Gregg Morris, Editor: Okay, so you’re talking about 35 years down the road. I’m actually talking about the next year.
Bill Jones: That is the thing. There are two things we won’t to do, and we might fail with both of them, but we might get one of them, and it’s like, we’ve got to plan for both. Even if we help what’s happening now, we might fail in 25 years time, because that’s what happened. That’s what Hyman Minsky says. You forget that people go away. We’ll have a crash, and then the people who’ve lived through that crash will die, and then the next people will forget about it in 50 years time. We’ve got to try and …
Gregg Morris, Editor: That was a depressing thing. Now, that really depressed me. I was like, “Oh geez.”
Bill Jones: Not learning. It’s this thing where it was like … We’ve got a story … There’s a story about the guy from one of the big mortgage companies, who’s saying, “Oh, well, we’ve got it set up that if it drops, more than 12% …”
Ben Timlett: 13 percent
Bill Jones: “13 percent and we’re okay.” It’s like …
Ben Timlett: What if it’s more than 13 percent?
Bill Jones: “It’s never happened before. Well, not since the 1920s.” I just thought, “Oh my God.” What amazes me is, that guy knew that it could fall, and incorporated it into his model system, and also knew that it had fallen worse than that, but even he hadn’t put it together. I was watching the Big Short and every time they sit there and they go, “You want to bet against the housing market. That’s crazy. The housing market has never failed.” And I’m like, “What the fuck? 1929?” It’s just like, “Prayer hands! Oh God.”

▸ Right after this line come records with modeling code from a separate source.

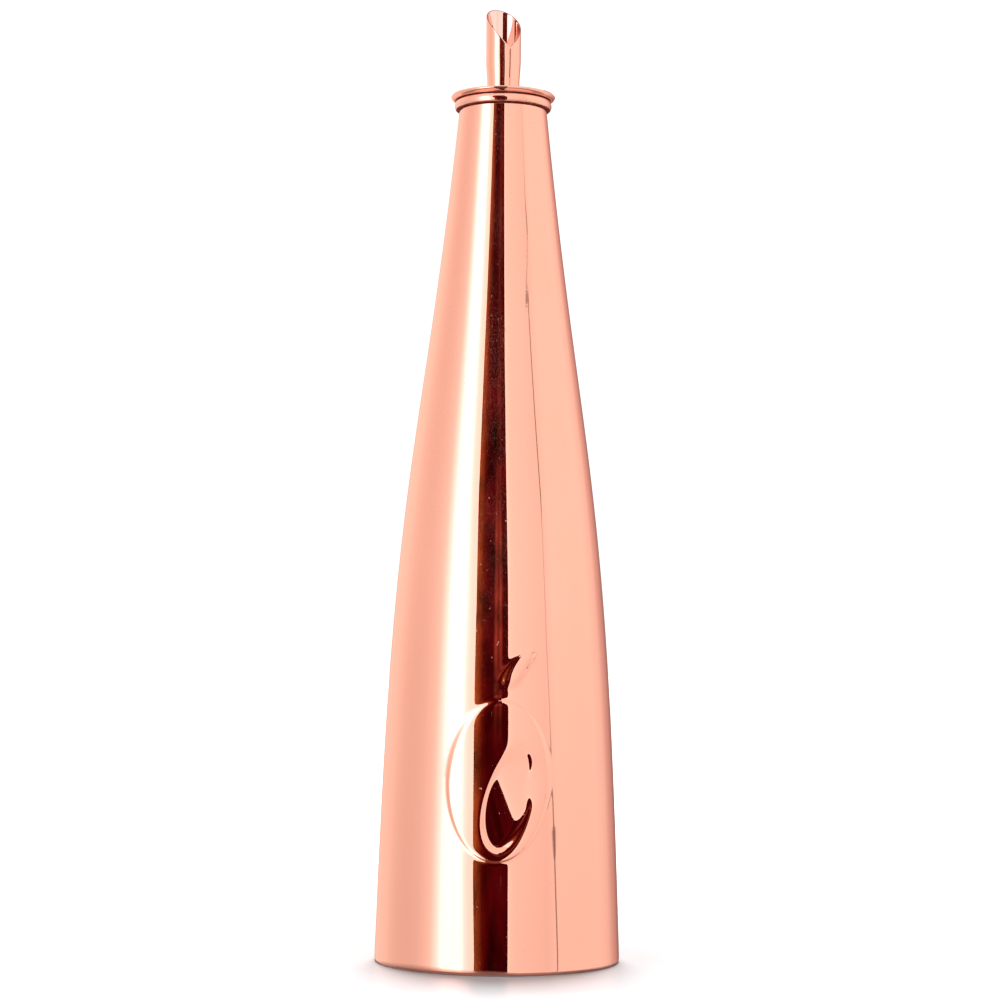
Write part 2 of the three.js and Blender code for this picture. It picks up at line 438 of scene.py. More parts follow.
def grid_faces(turns, along, closed_along):
    """Quads of a grid whose first direction goes right round, numbered turn by turn."""
    i = np.arange(turns)[:, None]
    j = np.arange(along if closed_along else along - 1)[None, :]
    i2 = (i + 1) % turns
    j2 = (j + 1) % along
    corners = (i * along + j, i2 * along + j, i2 * along + j2, i * along + j2)
    return np.stack(np.broadcast_arrays(*corners), -1).reshape(-1, 4)


def add_mesh(name, vertices, faces, material):
    """A smooth-shaded object from millimetre vertices."""
    mesh = bpy.data.meshes.new(name)
    mesh.from_pydata((np.asarray(vertices) * MM).tolist(), [], [list(map(int, f)) for f in faces])
    mesh.validate()
    mesh.shade_smooth()
    mesh.materials.append(material)
    piece = bpy.data.objects.new(name, mesh)
    bpy.context.scene.collection.objects.link(piece)
    return piece


def add_grid(name, grid, material):
    """A closed ring from a grid of points, turn by turn, each turn a closed outline."""
    turns, along = grid.shape[:2]
    return add_mesh(name, grid.reshape(-1, 3), grid_faces(turns, along, True), material)


def around(outline, turn):
    """The outline's (radius, height) points as (x, y, z) at one angle round the axis."""
    return np.c_[outline[:, 0] * math.sin(turn), -outline[:, 0] * math.cos(turn), outline[:, 1]]


def turned_grid(outline, turns):
    """Points of one closed outline of (radius, height), turn by turn."""
    return np.array([around(outline, turn) for turn in turns])


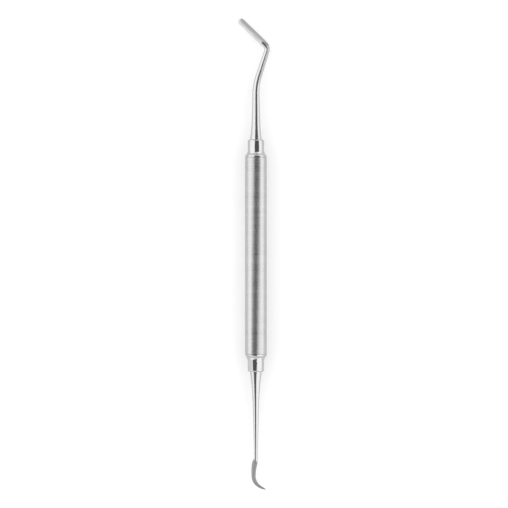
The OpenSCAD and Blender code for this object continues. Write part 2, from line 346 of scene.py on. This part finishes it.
# The numbers that each section carries to the tree. The first stays on the mesh, for the steel.
SECTION_MARKS = ("run", "half_width", "half_thick", "edge", "ridge", "lean", "knurl")
SWEEP_INPUTS = (
    ("Points around", "NodeSocketInt"),
    ("Teeth", "NodeSocketFloat"),
    ("Pitch", "NodeSocketFloat"),
    ("Depth", "NodeSocketFloat"),
    ("Crest", "NodeSocketFloat"),
    ("Knurl start", "NodeSocketFloat"),
    ("Knurl slant", "NodeSocketFloat"),
    ("Knurl run-in", "NodeSocketFloat"),
    ("Grind start", "NodeSocketFloat"),
    ("Grind slant", "NodeSocketFloat"),
    ("Grind fade", "NodeSocketFloat"),
    ("Steel", "NodeSocketMaterial"),
)
# Settings of the tree for an end without a knurl, and for one whose steel isn't ground
NO_KNURL = {
    "Teeth": 1.0, "Pitch": 1.0, "Depth": 0.0, "Crest": 0.0, "Knurl start": 0.0, "Knurl slant": 0.0,
    "Knurl run-in": 1.0}
NO_GRIND = {"Grind start": 1.0, "Grind slant": 0.0, "Grind fade": 1.0}


def mix(a, b, t):
    """Value at share t of the way from a to b."""
    return a + (b - a) * t


def ease(t):
    """Share t of a step that starts and ends softly."""
    t = min(max(t, 0), 1)
    return t * t * (3 - 2 * t)


def ease_between(stretch, t):
    """A soft step from 0 at the start of a stretch to 1 at its end."""
    return ease((t - stretch[0]) / (stretch[1] - stretch[0]))


def shares(count, power=1.0):
    """Shares from 0 to 1 in so many steps, even ones or crowded towards 0 by a power over 1."""
    return [(k / count) ** power for k in range(count + 1)]


def smooth_curve(table, t):
    """Value at t on a smooth curve through the pairs of a table."""
    last = len(table) - 1
    i = max(k for k in range(last) if k == 0 or table[k][0] < t)

    def slope(k):
        a, b = table[max(k - 1, 0)], table[min(k + 1, last)]
        return (b[1] - a[1]) / (b[0] - a[0])

    (ta, a), (tb, b) = table[i], table[i + 1]
    gap = tb - ta
    u = (t - ta) / gap
    return mix(a, b, ease(u)) + gap * u * (1 - u) * ((1 - u) * slope(i) - u * slope(i + 1))


def walk(legs, distance):
    """Place (x, z) and heading after a distance along legs of (length, turn in radians)."""
    x = z = heading = 0.0
    for number, (length, turn) in enumerate(legs):
        last = number == len(legs) - 1
        step = distance if last else min(distance, length)
        bend = turn / length
        if abs(turn) < TINY:
            x += step * math.sin(heading)
            z += step * math.cos(heading)
        else:
            after = heading + bend * step
            x += (math.cos(heading) - math.cos(after)) / bend
            z += (math.sin(after) - math.sin(heading)) / bend
            heading = after
        distance -= step
        if distance <= 0:
            break
    return x, z, heading


def taper_r(distance, sizes, handle, taper_length):
    """Radius of a tapered shank at a distance from its root."""
    return (mix(sizes.shank_r, sizes.waist_r, min(distance / taper_length, 1))
            + (handle.root_r - sizes.shank_r) * math.exp(-distance / sizes.fade))


def station(place, run, half_width, half_thick=None, ahead=0.0, edge=EDGE_REACH[0], ridge=RIDGE_REACH[0],
            lean=0.0, knurl=0.0):
    """One section of a working end: its middle and side in the end's own plane, its sizes and its marks."""
    x, z, heading = place
    return {
        "centre": (x + ahead * math.sin(heading), z + ahead * math.cos(heading)),
        "side": (math.cos(heading), -math.sin(heading)),
        "run": run,
        "half_width": half_width,
        "half_thick": half_width if half_thick is None else half_thick,
        "edge": edge,
        "ridge": ridge,
        "lean": lean,
        "knurl": knurl,
    }


def tang_stations(handle):
    """The tang behind a working end's root, from its closed inner end to where the shank starts."""
    profile = ((0.0, 0.0), (0.0, handle.tang_r - TANG_BEVEL), (TANG_BEVEL, handle.tang_r),
               (handle.tang, handle.tang_r))
    return [station((0.0, along - handle.tang, 0.0), 0.0, radius) for along, radius in profile]


def elbow_of(sizes):
    """Where the pusher's elbow starts along its middle line, and how long it is."""
    return sizes.straight + sizes.bend_r * sizes.bend + sizes.reach, sizes.elbow_r * sizes.elbow


def pusher_stations(sizes, handle):
    """Sections of the pusher end, from the tang to the round end of its foot."""
    bend_length = sizes.bend_r * sizes.bend
    elbow_at, elbow_length = elbow_of(sizes)
    foot_end = elbow_at + elbow_length + sizes.foot
    legs = ((sizes.straight, 0), (bend_length, sizes.bend), (sizes.reach, 0), (elbow_length, -sizes.elbow),
            (sizes.foot, 0))
    grow_length = elbow_length + sizes.foot_r
    rows = round((foot_end - elbow_at) / sizes.pitch * PITCH_STEPS)
    dome_rows = round(sizes.foot_r * math.pi / 2 / sizes.pitch * PITCH_STEPS)

    def radius(distance):
        grown = (sizes.foot_r - sizes.waist_r) * ease((distance - elbow_at) / grow_length)
        return taper_r(distance, sizes, handle, elbow_at) + grown

    places = ([s * sizes.straight for s in shares(STRAIGHT_STEPS, ROOT_CROWDING)[:-1]]
              + [sizes.straight + s * bend_length for s in shares(BEND_STEPS)[:-1]]
              + [sizes.straight + bend_length + s * sizes.reach for s in shares(REACH_STEPS)[:-1]]
              + [mix(elbow_at, foot_end, s) for s in shares(rows)])
    made = tang_stations(handle)
    made += [station(walk(legs, d), d, radius(d), knurl=1.0 if d >= elbow_at else 0.0) for d in places]
    for share in shares(dome_rows)[1:]:
        lift = share * math.pi / 2
        made.append(station(
            walk(legs, foot_end), foot_end + sizes.foot_r * lift, sizes.foot_r * math.cos(lift),
            ahead=sizes.foot_r * math.sin(lift), knurl=math.cos(lift)))
    return made


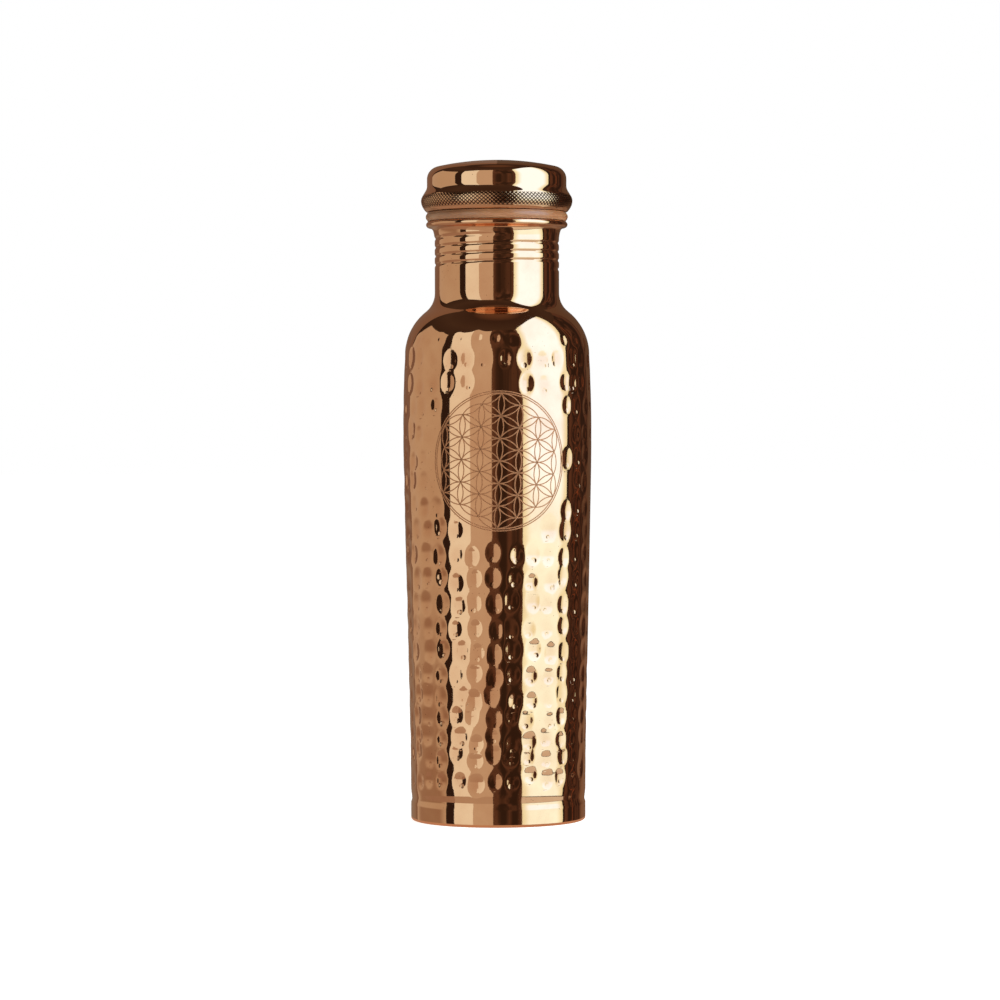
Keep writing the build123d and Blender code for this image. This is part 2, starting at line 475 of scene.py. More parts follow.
@dataclass
class Outline:
    """Half-section of a turned piece as (radius, height) points, in millimetres."""

    points: list[Point]

    def line(self, r: float, z: float, step: float = 0.0) -> "Outline":
        """Add a straight stretch.

        Args:
            r: radius of its end.
            z: height of its end.
            step: longest distance between its points, or nought for the end alone.

        Returns:
            The outline itself.
        """
        start_r, start_z = self.points[-1]
        count = max(1, math.ceil(math.hypot(r - start_r, z - start_z) / step)) if step else 1
        for i in range(1, count + 1):
            share = i / count
            self.points.append((start_r + (r - start_r) * share, start_z + (z - start_z) * share))
        return self

    def arc(self, centre: Point, radius: float, start: float, end: float, step: float) -> "Outline":
        """Add a round stretch, from just after its start to its end.

        Args:
            centre: its centre.
            radius: its radius.
            start: angle of its start in degrees, from the outward direction.
            end: angle of its end.
            step: longest distance between its points.

        Returns:
            The outline itself.
        """
        count = max(2, math.ceil(abs(math.radians(end - start)) * radius / step))
        for i in range(count + 1):
            turn = math.radians(start + (end - start) * i / count)
            self.points.append((centre[0] + radius * math.cos(turn), centre[1] + radius * math.sin(turn)))
        return self

    def follow(self, radius_at: Callable[[float], float], z_from: float, z_to: float,
               step: float) -> "Outline":
        """Add a stretch whose radius is a function of height.

        Args:
            radius_at: radius for a height.
            z_from: height that it starts from.
            z_to: height that it ends at.
            step: distance between its rows.

        Returns:
            The outline itself.
        """
        for z in np.linspace(z_from, z_to, max(2, round(abs(z_to - z_from) / step) + 1)):
            self.points.append((float(radius_at(float(z))), float(z)))
        return self

    def tidy(self, gap: float = 0.01) -> np.ndarray:
        """Drop points that repeat the one before, and return the rest as an array.

        Args:
            gap: points nearer than this to the last one kept are dropped.

        Returns:
            An array of radius and height.
        """
        kept = [self.points[0]]
        for point in self.points[1:]:
            if math.dist(point, kept[-1]) > gap:
                kept.append(point)
        if math.dist(kept[0], kept[-1]) <= gap:
            kept.pop()
        return np.array(kept)


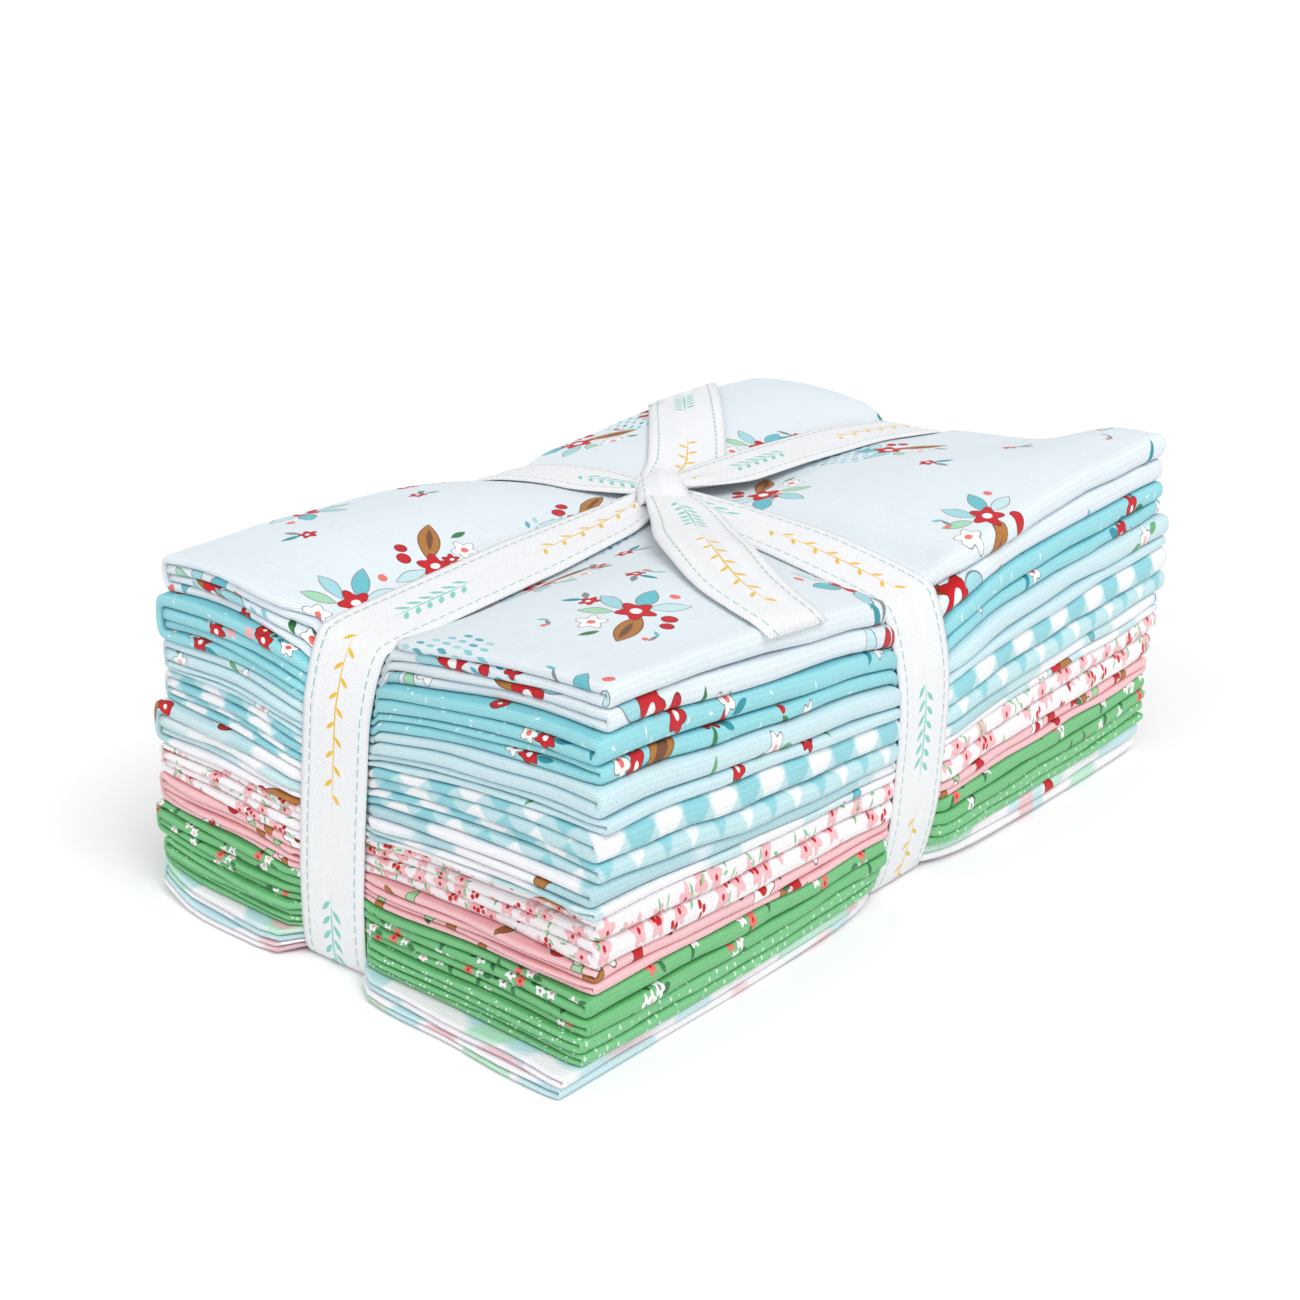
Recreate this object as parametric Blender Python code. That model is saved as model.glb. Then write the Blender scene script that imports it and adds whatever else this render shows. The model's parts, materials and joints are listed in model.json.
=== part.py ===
"""A fabric bundle: ten folded quilting cottons in a stack, tied crosswise with one ribbon.

Run with: blender --background --python part.py
+X is the length of the stack, +Y its width and +Z is up. The origin is the middle of the underside.
Each cotton is one strip in a book fold: two round folds face -Y, and the outer fold wraps them at +Y.
The tables are in millimetres, and MM turns them into Blender's metres.
"""

import math
from collections import namedtuple

import bmesh
import bpy

MM = 0.001

# Driving sizes, in millimetres
BAND_COUNT = 4
GAP = 0.35
BAND_WIDTH = 20.6
BAND_THICK = 1.0
BAND_GAP = 0.3
CROSS_X = 5.5
LENGTH_Y = 8.0
BAND_ZONE = BAND_WIDTH / 2 + 0.25
END_ROUND = 1.6
END_PINCH = 0.25
FREE_END_BACK = 0.4

# The stations along X and Y where the height tables give the stack's upper and lower surface.
STATIONS_X = (-122.0, -40.0, CROSS_X - BAND_ZONE, CROSS_X + BAND_ZONE, 52.0, 122.0)
STATIONS_Y = (-72.0, -28.0, LENGTH_Y - BAND_ZONE, LENGTH_Y + BAND_ZONE, 40.0, 72.0)

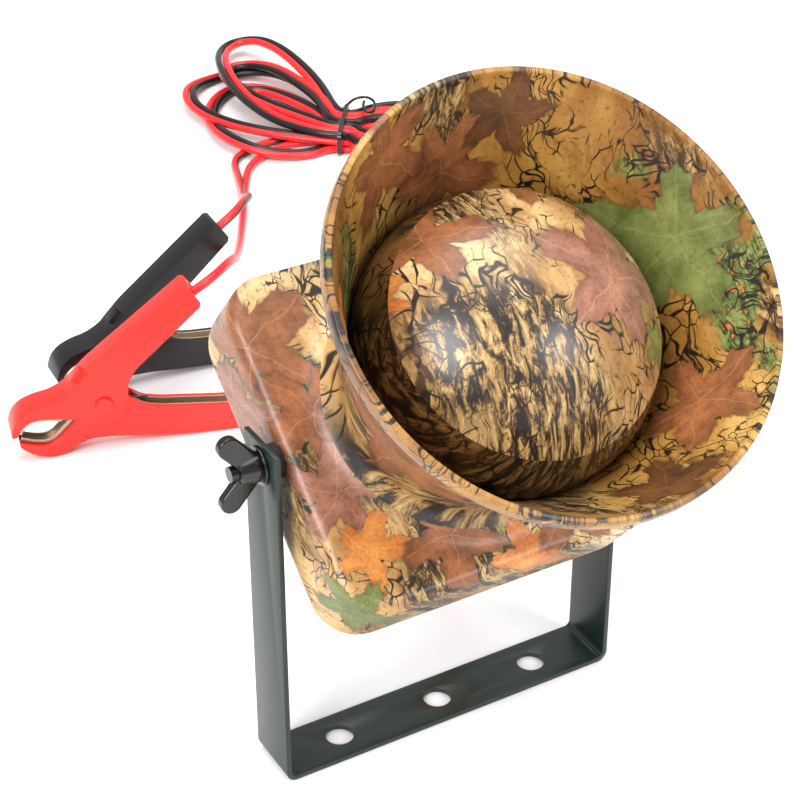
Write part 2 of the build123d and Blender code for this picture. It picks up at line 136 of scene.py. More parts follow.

Gregg Morris, Editor: It’s opening this Friday.. Where do you go from there? The reason why I’m asking this is, if I have to do … I have a number of ways to do some interesting follow ups on this, but one would probably be maybe trying to connect directly with the students …
Bill Jones: We’ve got their system, economy.com is the students [site] … That is students from the film.